Alegóricamente, podría verse como el doble intento de forzar un matrimonio, fracasando en su consumación en ambos casos. ¿Podría interpretarse como el español, que se vuelve ingrato y termina abusando de los herederos legítimos de esta tierra, los indígenas? Me inclino más por lo contrario, conforme a la mentalidad decimonónica de las élites yucatecas: el ingrato sería el indígena, salvado de la pobreza y de la barbarie, que trata de robarse infructuosamente el tesoro sagrado de sus protectores.

Sobre esto, hay que remarcar que la novela se escribió en 1852, en plena Guerra de Castas, y se desarrolla en Mérida y otras partes de Yucatán, aunque de manera textual, no hay más que una referencia incidental hacía lo indígena: “Un indio me hacía señas. Preguntéle en su lengua qué me quería y él entonces pronunció tímidamente la palabra ‘Valentín””.

Ya en el primer capítulo, la “fortuna”, que es más bien el inconsciente, le habla, en una especie de estilo indirecto libre, donde se imbrican en una sola la voz del narrador y la del protagonista hablándose a sí mismo en segunda persona. Cito: “¿A dónde vas, infortunado joven? Tu imprudente acción te sumergirá en un mar de desdichas. Detén tus pasos, Rosendo. Uno que des atrás quizás te salvará. ¿No te acuerdas que te prohibieron la entrada en casa de tu amante, desde la muerte de su padre? ¿Lo has olvidado, Rosendo? Detente. No sigas”. El miedo está presente en su desdoblamiento personal, prefigurador de remordimientos morales en el protagonista, como el que le impulsará a salvar la vida a su rival en amores.

Pero sobre todo, destaco el tema de un sueño del protagonista, relacionado con la Iglesia: “Soñó verse en una capilla de la hacienda San José. Luisa, hincada junto al altar, ¡cielos!, casaba con Dn. Alfonso. A dos varas de éste estaba él de rodillas contemplando al sacerdote que decía la misa. Al virarse para echar la bendición sobre los casados, Rosendo, reparando en el sacerdote, ¡qué horror!, descubre las horribles facciones de Dña. Olalla y en aquel momento en que temblando de espanto miraba a la madrastra ve acercarse a Valentín, que mostrando el altar le decía: ‘Ahora contemple Ud. su obra, Rosendo’; y ocultándose tras una cortina de seda, desapareció. Algunos segundos después el infeliz amante oyó la explosión de un arma de fuego que volvió ruinas la capilla”.

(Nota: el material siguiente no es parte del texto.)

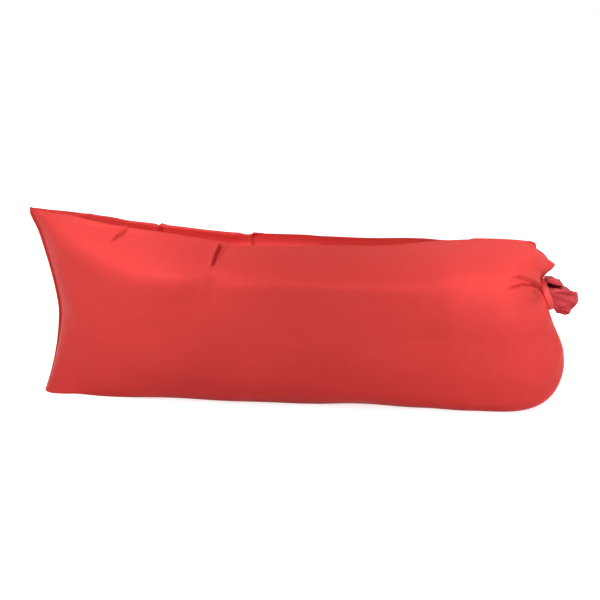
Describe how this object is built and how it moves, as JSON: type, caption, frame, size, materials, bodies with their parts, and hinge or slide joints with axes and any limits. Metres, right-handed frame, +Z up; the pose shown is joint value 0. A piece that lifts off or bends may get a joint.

No recuerdo en la literatura mexicana anterior a las Leyes de Reforma ninguna crítica directa o alegórica a la Iglesia, como se ve aquí. En esa imagen que se anticipa al surrealismo de Luis Buñuel, el padre con el rostro de la odiosa y avara madrastra de Luisa, con un nombre de resonancias medievales como es Olalla (que en gallego significa Eulalia, que remite a una santa de la Mérida española); el remordimiento encarnado en el mensajero Valentín, y por último, la iglesia que se derrumba de manera violenta, como una prefiguración de lo que habría de ocurrir, al menos en el plano legal, algunos años después.

Todas estas partes señaladas tienen mucho de transgresiones a la moral y política de la época. Sobre todo, el relato onírico donde se muestran indicios perversos de la Iglesia, que se narran como proyecciones de la propia mentalidad del autor. Quizá Eligio Ancona no quiso publicar nunca esta juvenil novela corta por razones de prudencia.